Als im Jahre 1381 der Hilfensberg mit Bebendorf an das Kloster Anrode käuflich überging, war ein gewisser Apel von Keudel Zeuge dieser Verhandlung. In der ersten Hälfte des fünfzehnten Jahrhunderts entstand ein Streit zwischen den von Keudel, dem Kloster Anrode und den Beamten auf dem Bischofstein wegen des Stand- und Faßgeldes auf dem Hilfensberge. Bei der Entscheidung war das Zeugniß 4 alter Männer, welche bis zum Jahre 1349 zurückdenken konnten, maßgebend: in Folge dessen wurden die von Keudel mit ihren Ansprüchen zurückgewiesen.

An der Stelle, wo jetzt das Rittergut liegt, befand sich vor 400 Jahren das zur Keudelsburg gehörende Dorf Kubsdorf. Nachdem dieses zerstört, baute später Bernd von Keudel an dessen Stelle das drei Stock hohe Wohnhaus des jetzigen Rittergutes.
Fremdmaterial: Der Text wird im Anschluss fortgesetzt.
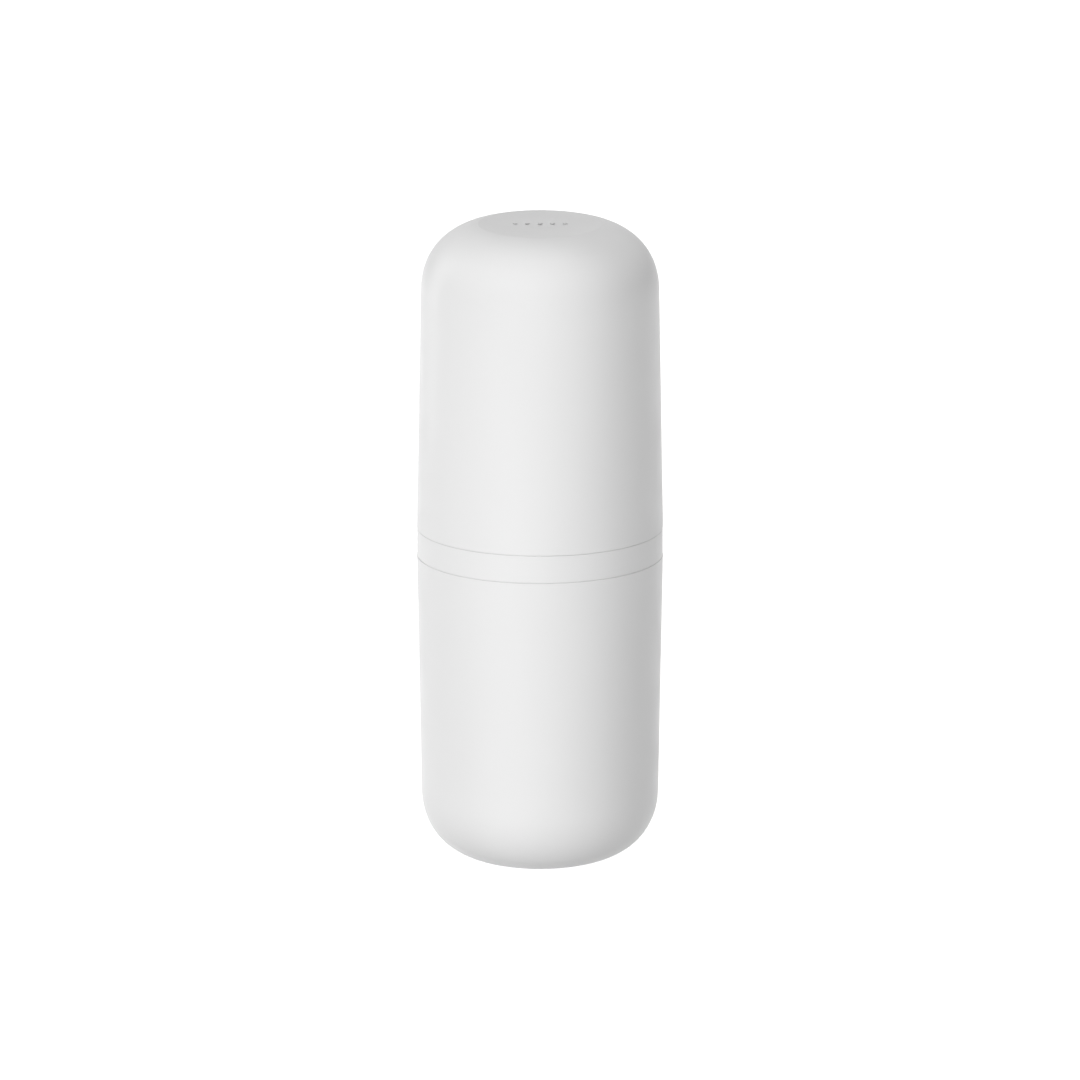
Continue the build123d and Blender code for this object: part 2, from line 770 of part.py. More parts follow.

Durch die Heirath eines Frl. von Keudel kam Döringsdorf an Asmus von Buttlar und von diesem an den Landgrafen Philipp den Älteren von Hessen, demnach war auch es früher Keudel‘sches Lehnsdorf. 1583, den 8. September, vertauschten die Landgrafen von Hessen dieses Dorf an den Kurfürsten Wolfgang von Kurmainz: von selbiger Zeit an gehörte es zum Amte Bischofstein und war der letzte Ort, welcher an das Eichsfeld gekommen.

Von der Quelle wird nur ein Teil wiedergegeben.